Example case study — low-noise amplifier front-end

Scenario: designing an amplifier for a 1 kHz sensor signal with target input-referred noise < 5 nV/√Hz.

Steps:

  1. Calculate noise contribution for candidate op-amps (use datasheet voltage noise and current noise figures) considering source impedance.
  2. Choose resistor values and topologies to minimize thermal noise; use lower resistance values where practical.
  3. Simulate noise with SPICE (noise analysis) across the frequency band 1 Hz–10 kHz.
  4. Build and measure with cross-correlation and spectrum analysis in a shielded box; verify integrated RMS noise meets target.

Results: iterative optimization of gain distribution and component selection reduces the measured input-referred noise to meet the specification.


Reporting results

When publishing or documenting intrinsic noise measurements, include:

  • Complete measurement chain and instrument models.
  • Termination and input impedance details.
  • Bandwidths, filter types, and windowing used for FFTs.
  • Averaging, integration method, and number of records collected.
  • Calibration methods and measured instrument noise floor.
  • Environmental conditions (temperature, humidity) if relevant.

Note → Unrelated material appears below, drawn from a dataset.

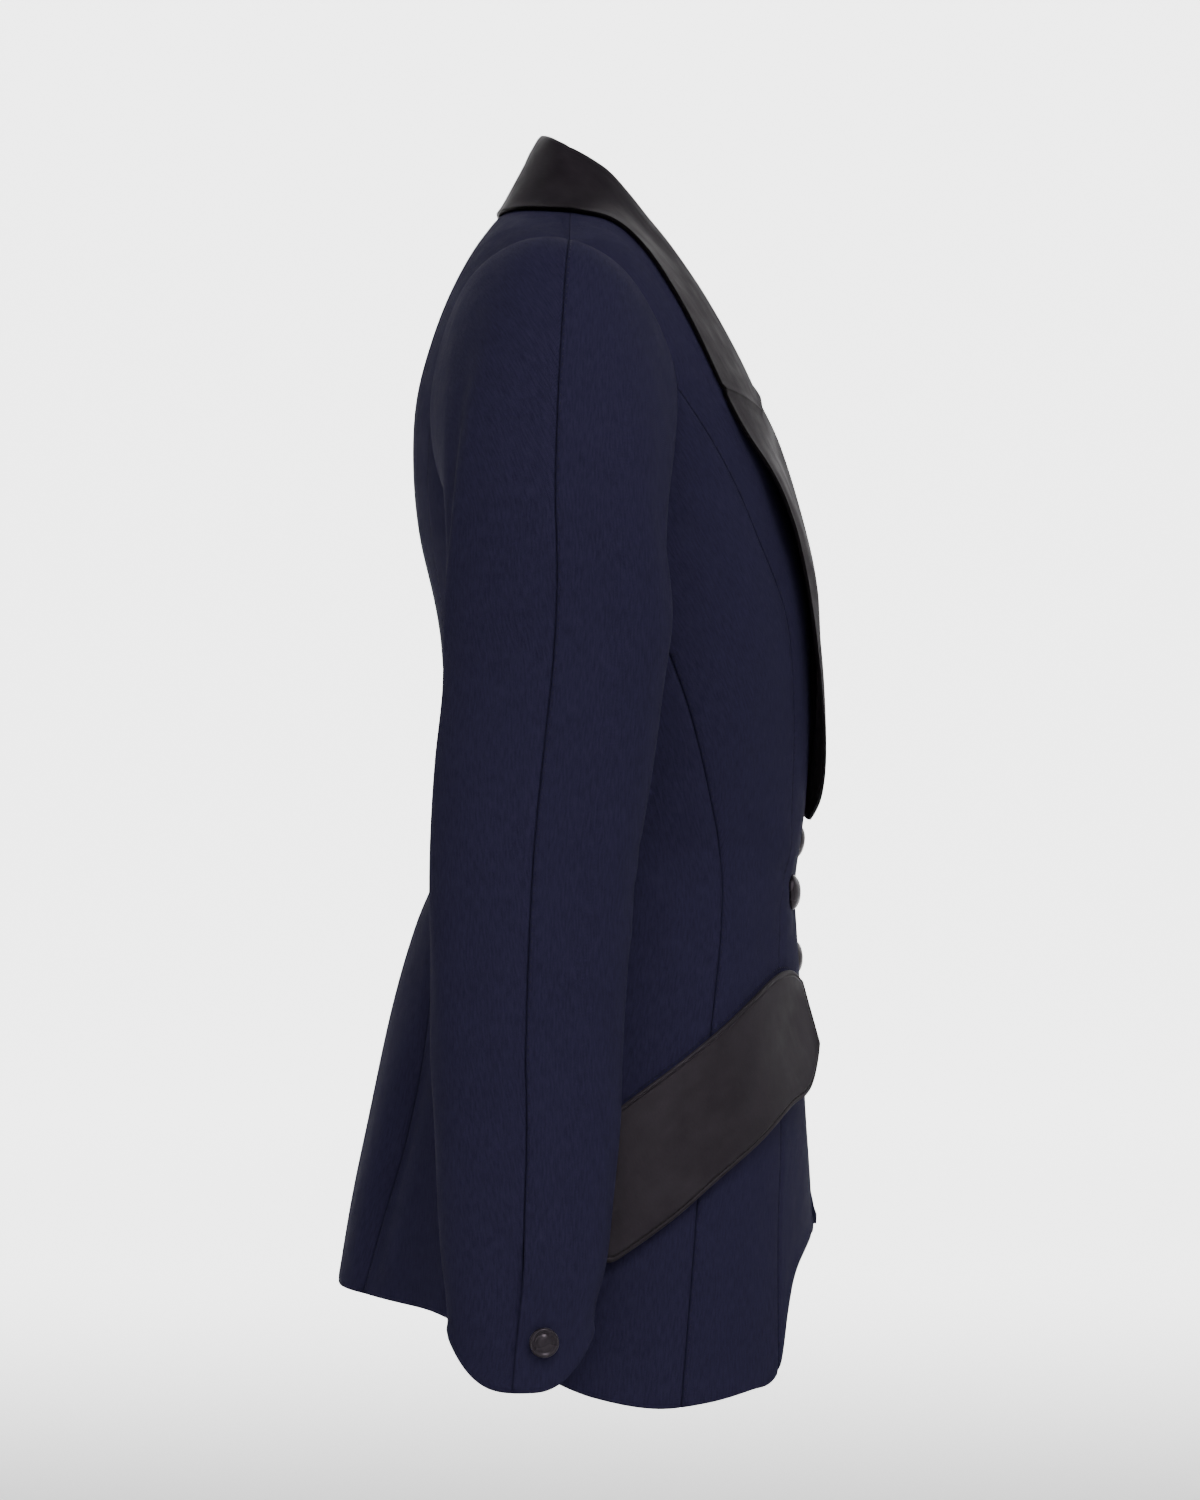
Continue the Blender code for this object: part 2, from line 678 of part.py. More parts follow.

  • Increased use of cross-correlation and multi-channel statistical techniques to push measurement floors lower.
  • Integration of machine learning for pattern recognition in noise spectra to identify sources automatically.
  • Improved ADCs and low-noise front-ends enabling simpler setups for high-precision noise analysis.
  • Quantum-limited measurements in sensor systems requiring cryogenics and specialized techniques.

Conclusion

An Intrinsic Noise Analyzer approach combines careful instrumentation, measurement technique selection, and analysis to reveal the fundamental noise limits of a device or system. By separating intrinsic from extrinsic noise, engineers can make informed design choices, improve SNR, and achieve higher measurement fidelity. Accurate reporting and methodical experimentation are essential to produce reproducible, meaningful noise characterizations.